So, I read that study.
And they walked away with the same question.
Further research is needed to understand the meaning of these findings, including the interplay between variation in endogenous erythritol synthesis and exogenous exposure to erythritol-containing foods.
So, I don’t understand how you can point to that study as saying that the Cleveland Clinic study as flawed, when the authors of the study on glucose-erythritol synthesis make the exact same caveat in their article.
In fact, the Cleveland Clinic study includes dosing a small cohort with an exogenous exposure to erythtritol and finds that the sugar substitute has a long life in the blood stream before being broken down (in healthy individuals). I also disagree that they “don’t find causation” as that is also a nearly impossible ask in nutritional studies. They did some work in vitro showing increased clotting with high erythritol levels, which is the start of the research to find a causative link.
Regardless of how erythritol is consumed or generated in the body, it doesn’t change the fact that they found in vitro evidence of clotting factors increasing with higher erythritol concentrations. That needs to be further researched immediately. It even pushes the hypothesis that this is an additive effect problem. The people who are eating more sugar, are creating more erythritol in their blood stream, and if they are also consuming sugar substitutes, they are doubling up on the concentrations of erythritol in their bloodstream.

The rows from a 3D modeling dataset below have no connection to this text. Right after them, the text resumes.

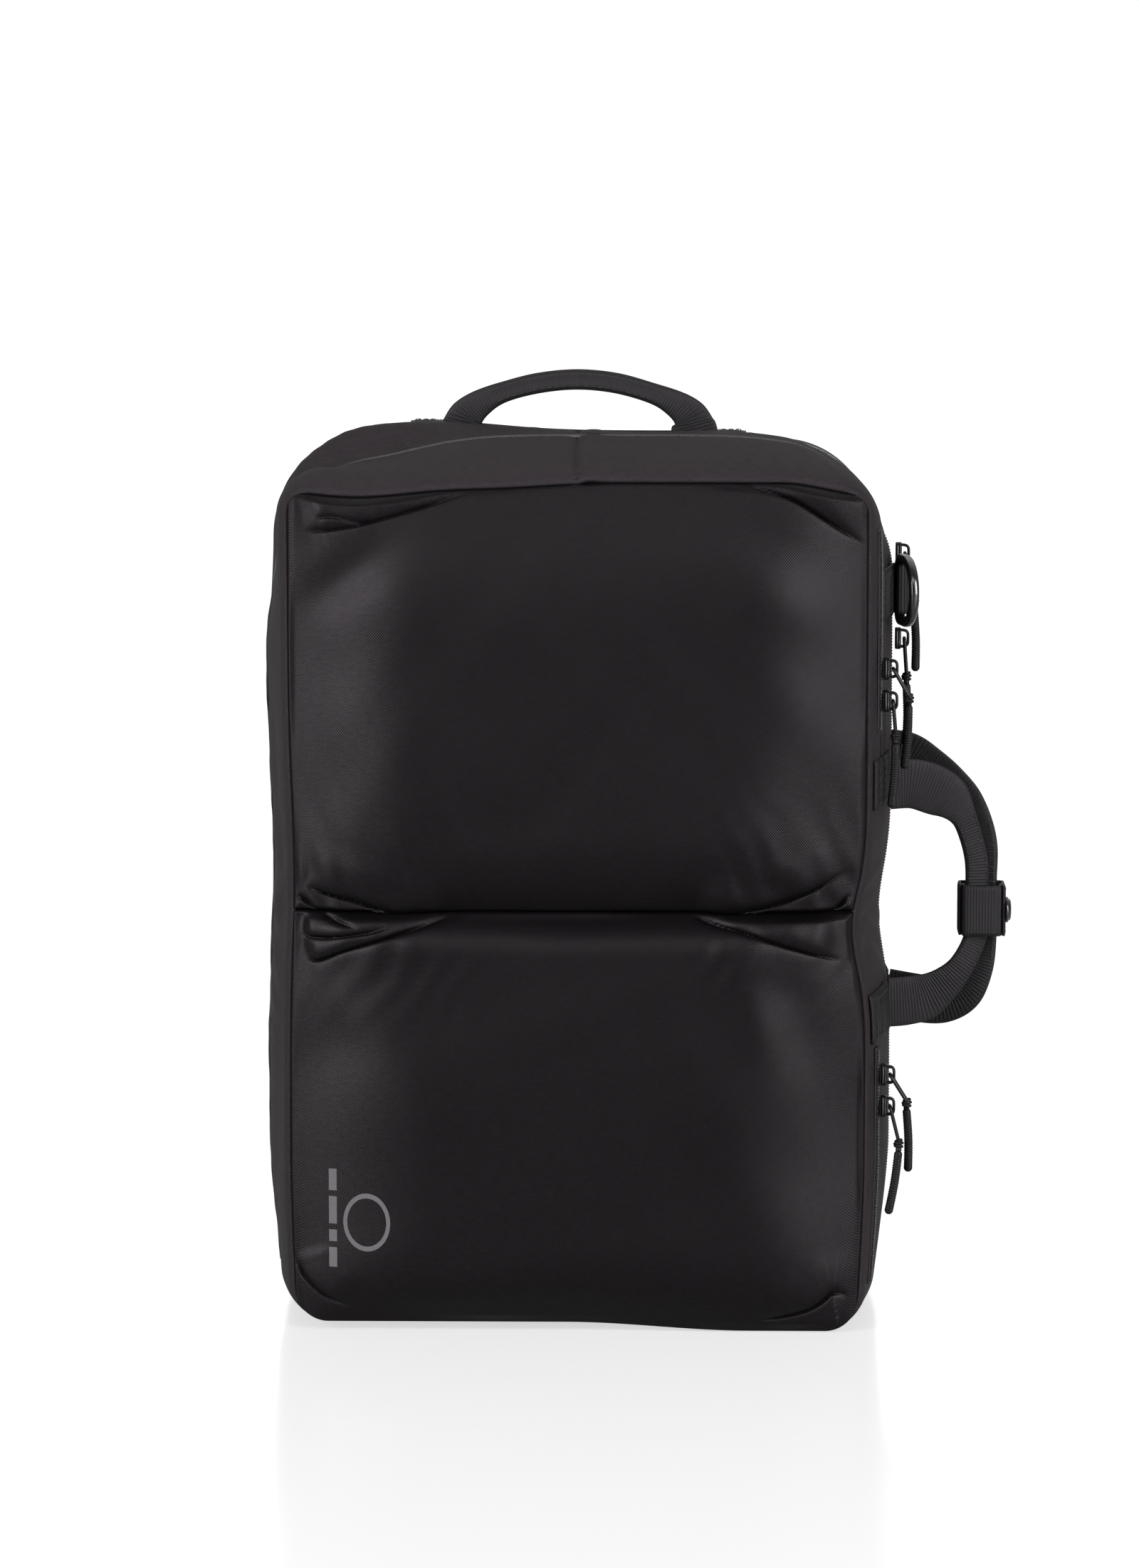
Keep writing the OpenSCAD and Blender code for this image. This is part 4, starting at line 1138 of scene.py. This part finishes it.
def pull(node, lean, loop_len, shift, drift):
    """A wire loop on the slider, and a ribbed woven tab hung from it by a knot. lean is the loop's
    angle in degrees; shift and drift are how far the tab's end lies over along y and x."""
    pivot = np.array(next(j for j in frame["joints"] if j["child"] == node)["pos_m"])
    tab_len, loop_half, wire, corner = 0.036, 0.0031, 0.0009, 0.0016
    ln = math.radians(lean)
    down, across = np.array([math.sin(ln), 0, -math.cos(ln)]), np.array([0, 1.0, 0])
    loop = []
    for k, (s, f) in enumerate(((1, 0), (1, 1), (-1, 1), (-1, 0))):
        half = loop_half * (0.92 if f else 1)
        centre = across * s * (half - corner) + down * (corner + (loop_len - 2 * corner) * f)
        for q in np.radians(np.linspace(90 * k - 90, 90 * k, 7)):
            loop.append(centre + across * corner * math.cos(q) + down * corner * math.sin(q))
    path = closed_even(np.array(loop) + pivot, 0.0005)
    b = Build()
    ring = section(2 * wire, 2 * wire, 12, 2)
    b.sweep(rings(path, ring, np.cross(across, down), True), wrap_r=True, mat=1)
    knot = pivot + np.array([loop_len * math.sin(ln), shift / 2, -loop_len * math.cos(ln) - 0.001])
    tip = knot + np.array([drift, shift / 2, -tab_len])
    first = knot + np.array([0, shift / 2, -0.004])
    a = np.linspace(0, TAU, 28, endpoint=False)
    for i, (dz, r) in enumerate(((0.0010, 0.0013), (-0.0003, 0.0018), (-0.0017, 0.0016))):
        turn = knot + np.stack([np.cos(a) * r, np.sin(a) * r, dz + 0.0004 * np.cos(a + i)], 1)
        b.sweep(rings(turn, section(0.0018, 0.0016, 10, 2), (0, 0, 1), True), wrap_r=True)
    neck = [knot + np.array([0, 0, 0.001]), knot + np.array([0, shift * 0.2, -0.002]), first]
    b.sweep(rings(even(smooth(neck, 6), 0.0004), section(0.0030, 0.0026, 12, 2.2), (0, 1, 0)))
    bend = mix(first, tip, 0.5) + np.array([0.0006, 0, 0])
    path = even(smooth([first, bend, tip], 30), 0.00022)
    s = along(path)
    total = s[-1]
    ends = np.minimum(1, np.sqrt(np.clip(np.minimum(s + 0.0006, total - s + 0.0004) / 0.0018, 0, 1)))
    grooved = step((s - 0.003) / 0.002) * step((total - 0.004 - s) / 0.002)
    size = mix(0.00205, 0.00215, s / total) * ends * (1 + 0.075 * np.cos(s / 0.00125 * TAU) * grooved)
    b.sweep(rings(path, section(2.0, 1.8, 16, 2.4)[None] * size[:, None, None], (0, 1, 0)))
    b.make(node, [CORD, METAL], node, [node])


# Lean, loop length, shift and drift of each pull
PULLS = {
    "main_pull_upper": (12, 0.024, 0.0066, 0.001),
    "main_pull_lower": (4, 0.018, 0, 0),
    "upper_pocket_pull_upper": (30, 0.016, 0.0066, -0.002),
    "upper_pocket_pull_lower": (5, 0.016, -0.002, -0.002),
    "lower_pocket_pull_upper": (32, 0.016, 0.0066, 0.001),
    "lower_pocket_pull_lower": (14, 0.018, -0.002, -0.005),
}
for node, shape in PULLS.items():
    slider(node.replace("pull", "slider"))
    pull(node, *shape)


# ---- Back and harness -------------------------------------------------------------------

def back_panel():
    """Padded back: fabric outside, lining inside, cut to the outline."""
    lo, hi = size_of("back_panel")
    o = outline(BACK_Y, 0.0034)
    centre = np.array([0, 0.22])
    shares = np.concatenate([np.linspace(0, 0.8, 26, endpoint=False), np.linspace(0.8, 1, 18)])[1:]
    flat = centre + (o - centre) * shares[:, None, None]
    P = np.stack([flat[..., 0], np.full(flat.shape[:2], hi[1]), flat[..., 1]], -1)
    d = (1 - shares)[:, None] * np.linalg.norm(o - centre, axis=1)[None]
    P[..., 1] += 0.0010 * rise(d, 0.03) + 0.0005 * ripple(P, 0.07, 81) * step(d / 0.02)
    b = Build()
    flip = grid_normals(P, False, True)[..., 1].mean() < 0
    b.sheet(P, hi[1] - lo[1], wrap_c=True, flip=flip, mats=(0, 1))
    # The hole in the middle of both faces
    outer = np.arange(P.shape[1])
    inner = outer + P.shape[0] * P.shape[1]
    b.face(outer if flip else outer[::-1], 0)
    b.face(inner[::-1] if flip else inner, 1)
    b.make("back_panel", [SHELL, LINING], "rear_body", ["back_panel"])


back_panel()


def back_pad(node):
    """A foam pad under spacer mesh, with sewn channels across it."""
    lo, hi = size_of(node)
    spacing = 0.0021
    Z, X = np.meshgrid(*(np.arange(lo[k], hi[k] + 1e-6, spacing) for k in (2, 0)), indexing="ij")
    xc, half = (lo[0] + hi[0]) / 2, (hi[0] - lo[0]) / 2
    cut = corner_cut(X - xc, half, 0.022)
    zc, hz = (lo[2] + hi[2]) / 2, (hi[2] - lo[2]) / 2
    Z = zc + (Z - zc) * (hz - cut) / hz
    d = np.minimum(half - np.abs(X - xc), (hz - cut) - np.abs(Z - zc))
    P = np.stack([X, np.zeros_like(X), Z], -1)
    height = (hi[1] - lo[1]) * (0.10 + 0.90 * rise(d, 0.016, 2.6))
    inner = step((d - 0.010) / 0.008)
    for k in (-1.5, -0.5, 0.5, 1.5):
        line_z = zc + k * hz * 0.44 + 0.010 * np.cos((X - xc) / half * 1.2)
        height -= inner * 0.0052 * np.exp(-np.abs(Z - line_z) / 0.0042)
    height += 0.0005 * ripple(P, 0.05, 91) * inner
    P[..., 1] = lo[1] + np.minimum(height, hi[1] - lo[1])
    flip = grid_normals(P)[..., 1].mean() < 0
    base = P.copy()
    base[..., 1] = lo[1]
    rows, cols = P.shape[:2]
    b = Build()
    a = b.grid(P, flip=flip)
    c = b.grid(base, flip=not flip)
    rim = [(i, 0) for i in range(rows)] + [(rows - 1, j) for j in range(1, cols)] + \
        [(i, cols - 1) for i in range(rows - 2, -1, -1)] + [(0, j) for j in range(cols - 2, 0, -1)]
    for (i, j), (k, m) in zip(rim, rim[1:] + rim[:1]):
        quad = [a + i * cols + j, a + k * cols + m, c + k * cols + m, c + i * cols + j]
        b.face(quad if flip else quad[::-1])
    edge = closed_even(np.array([(P[i, j, 0], lo[1] + 0.0016, P[i, j, 2]) for i, j in rim]), 0.003)
    b.sweep(rings(edge, section(0.0032, 0.0032, 10, 2.2), (0, 1, 0), True), wrap_r=True, mat=1)
    ob = b.make(node, [MESH, SHELL], "rear_body", [node])


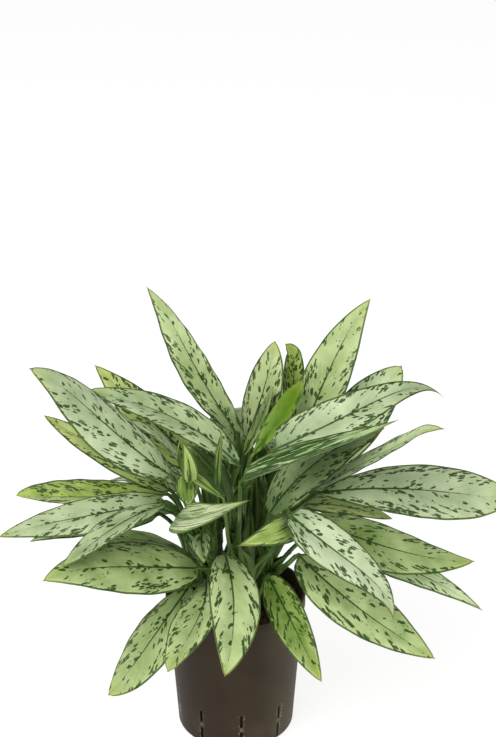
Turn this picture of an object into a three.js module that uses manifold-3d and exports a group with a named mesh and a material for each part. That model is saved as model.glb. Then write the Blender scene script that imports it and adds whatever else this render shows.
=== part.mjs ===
// Potted Chinese evergreen (Aglaonema) in a dark brown hydroculture pot.
// Millimetres, +Z up. The origin is the centre of the pot's flat base, +X is to
// the right and -Y is the side that the plant shows to a viewer.
import * as THREE from "three";
import { mergeVertices } from "three/addons/utils/BufferGeometryUtils.js";
import Module from "manifold-3d";

const wasm = await Module();
wasm.setup();

// ---- driving dimensions -------------------------------------------------
const pot = {
  height: 195,
  rimRadius: 90,
  rimHeight: 18,
  wallTopRadius: 87.3,
  baseRadius: 75.5,
  cornerRadius: 6,
  innerTopRadius: 86.6,
  innerFloorRadius: 71.5,
  floorThickness: 3.5,
  edgeRound: 1,
  sides: 48,
};
const slots = {
  count: 9,
  pitch: 40,
  firstTurn: -84.4,
  width: 2.6,
  cutDepth: 20,
  upper: [29, 52.5],
  lower: [6, 25.5],
};
const substrate = {
  gapToWall: 0.35,
  top: 181,
  edgeDip: 2.6,
  grain: 9,
  grainHeight: 2.6,
  rowSkew: 0.37,
  columnSkew: 0.41,
  columnSway: 1.3,
  rings: 12,
  sides: 42,
};
const cane = {
  radius: 7,
  tipRadius: 3,
  tipLength: 12,
  foot: 118,
  holeGap: 0.35,
  sides: 12,
};
const leafShape = {
  cup: 0.25,
  edgeThickness: 0.7,
  midThickness: 0.9,
  ribTop: 0.4,
  ribDepth: 1.3,
  tipWidth: 0.6,
  caneGap: 0.35,
  fullRibHalfWidth: 8,
  outlinePower: 1.5,
  hookPower: 6,
  petioleRadius: 1.4,
  petioleRadiusPerWidth: 0.02,
  petioleWiden: 1.35,
  petioleBow: 0.4,
  petioleNeck: 0.35,
  footOutward: 0.45,
  footUpward: 0.9,
  neckAlong: 0.75,
  neckUpward: 0.25,
  stations: [0.05, 0.15, 0.3, 0.45, 0.6, 0.75, 0.88, 1],
  petioleSteps: 4,
  smallStations: [0.08, 0.25, 0.45, 0.65, 0.85, 1],
  smallPetioleSteps: 3,
};

// Canes: at is the place in the granulate, lean the place at the cane's top, where
// its growing tip starts, and top that height.
const canes = {
  left: { at: [-42, 8], lean: [-46, 10], top: 300 },
  left_front: { at: [-24, -36], lean: [-31, -43], top: 316 },
  middle: { at: [-4, 4], lean: [-2, 0], top: 345 },
  front: { at: [18, -40], lean: [18, -48], top: 282 },
  right: { at: [40, 4], lean: [44, 4], top: 318 },
  right_back: { at: [30, 42], lean: [36, 46], top: 325 },
  left_back: { at: [-22, 42], lean: [-26, 48], top: 318 },
};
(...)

That “Big Think” article isn’t pointing out anything about the study that the authors didn’t already address, and I would say that “controlling for diet” is nigh impossible for studies at the scale of participants they had. Getting people to eat a prescribed diet is tough, especially tough in 3000+ individuals. Also, as has been pointed out, the study was done on data already collected, and they discovered this link while looking through the data.
So, to me, calling it flawed isn’t helpful. All research is flawed to a degree.
That article also makes some mental jumps.
Even if erythritol does truly increase the risk of heart attacks and strokes, it still is replacing sugar, which almost certainly has more pernicious health effects.
Sure, but that isn’t the argument the study is trying to make, especially when there are a plethora of other sugar substitutes.